La bataille de Bizerte, qui a abouti à l’évacuation de sa base militaire, a officiellement commencé au cours de l’été 1961, soit pratiquement deux ans avant l’évacuation.
De cet événement grandiose, les Tunisiens qui l’ont vécu ou qui en ont entendu parler à travers ce qui leur a été raconté notamment par les médias ne peuvent pas ne pas retenir trois faits saillants. D’abord, l’évacuation, vers 15 h 16’, le 15 octobre 1963, du dernier soldat français du quai de Bizerte (notre photo). Une impression de vide a suivi ce départ. La veille, précisent des témoins, « trois cargos, douze navires de guerre, un porte-avions, trois mille hommes et des tonnes de matériel attendaient d’être embarqués ».
Ensuite, le chant, largement diffusé à la radio, de la cantatrice Oulaya, portant les couleurs nationales, « Béni Watany ». Un chant composé par Chedly Anouar d’après un poème d’Abdelmajid Ben Jeddou.
Enfin, le 15 décembre 1963, lorsque le président Bourguiba célèbre, à Bizerte, l’évacuation des troupes françaises en compagnie des présidents égyptien, Jamel Abdenasser, et algérien, Ahmed Ben Bella, le prince héritier du trône libyen, Sidi Hassan Ridha El-Senoussi, et d’un représentant du Roi du Maroc, Hassan II (notre photo).
« Les travaux violent le statu quo »
En fait, la crise de Bizerte qui a conduit à l’évacuation de la base navale par les troupes françaises a commencé le 4 mai 1961 lorsque « l’amiral français, qui dirige la base stratégique de Bizerte, Maurice Amman, annonce au gouvernement tunisien le lancement de travaux d’agrandissement de la piste d’atterrissage de Sidi Ahmed ». Réaction de la Tunisie qui soutient que « les travaux violent le statu quo ». S’ensuivent de nombreux événements qui ne vont pas faire baisser la tension entre la Tunisie et la France.
Certains sont d’une première importance et vont accélérer le départ des troupes françaises. Comme lorsque, le 20 juillet 1961, l’armée tunisienne attaque avec des grenades incendiaires l’arsenal de Sidi Abdallah ou procède au mitraillage d’hélicoptères français. C’est au cours de ces événements que la Tunisie perd l’un de ses vaillants militaires, le commandant Mohamed Bejaoui, qui est tué, le 21 juillet 1961, « dans les rues de Bizerte, les armes à la main » (notre photo). Des manifestations ont alors lieu dans toute la Tunisie pour demander le départ des soldats français.
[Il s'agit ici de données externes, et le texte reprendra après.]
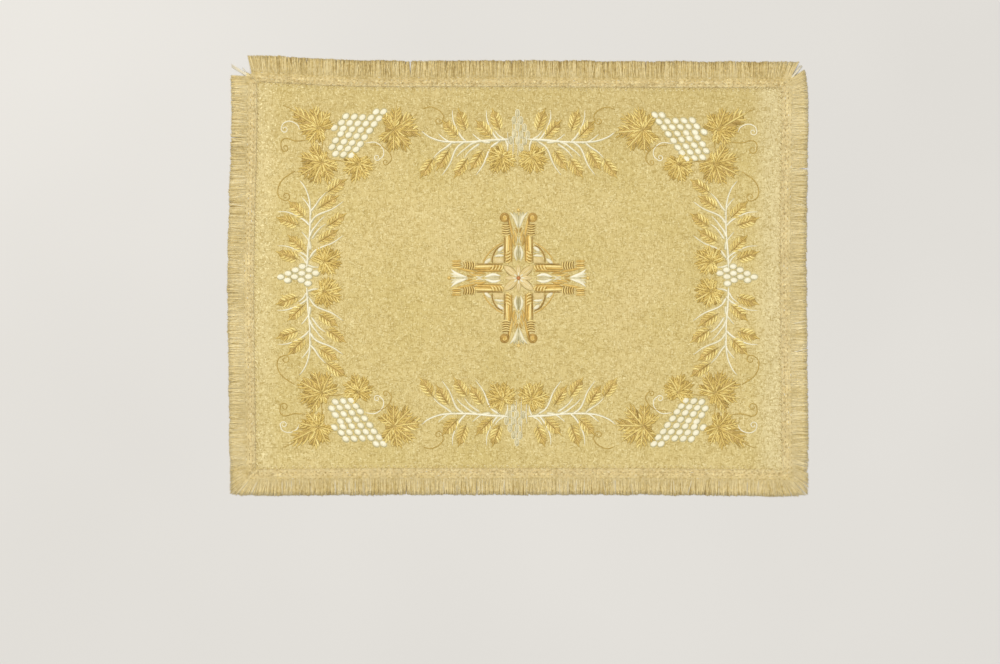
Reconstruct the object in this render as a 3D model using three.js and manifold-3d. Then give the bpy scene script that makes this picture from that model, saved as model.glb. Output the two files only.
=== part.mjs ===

C’est au cours de ces événements que la Tunisie perd l’un de ses vaillants militaires, le commandant Mohamed Bejaoui, qui est tué, le 21 juillet 1961, « dans les rues de Bizerte, les armes à la main ».
« Pulvériser Bizerte et Moscou à la fois »
Une riche littérature sur cette bataille de Bizerte raconte des péripéties que les historiens ont mises en exergue. Dont ce qui ressemble à un revirement du Général de Gaulle, qui présidait alors aux destinées de la France. Ainsi, après avoir déclaré, le 19 juillet 1962, devant le militant et secrétaire d’Etat tunisien à la Défense, Bahi Ladgham, au Palais de l’Elysée, que « les forces armées quitteront la Tunisie, sans contrepartie ni esprit de retour, la date devant être fixée dans 18 mois », il se rétracte, le 25 juillet 1962, en soulignant que « la France évacuera Bizerte le jour où elle en aura les moyens ». Ce même de Gaulle, qui aurait dit, en avril 1963 : « Maintenant, rien ne s’oppose à ce que nous partions. Nous commençons à disposer d’engins nucléaires. Nous allons être capables de pulvériser Bizerte et Moscou à la fois » (voir Alain Peyrefitte, C’était de Gaulle, tome I, La France redevient la France, Paris, De Fallois/Fayard, 1994, 598 pages).
La diplomatie jouera un rôle central dans cette bataille de Bizerte qui passera, entre autres, devant les instances des Nations unies. C’est d’ailleurs le Conseil de sécurité de l’ONU qui décide, les 21 et 22 juillet 1962, « le retrait des troupes françaises ».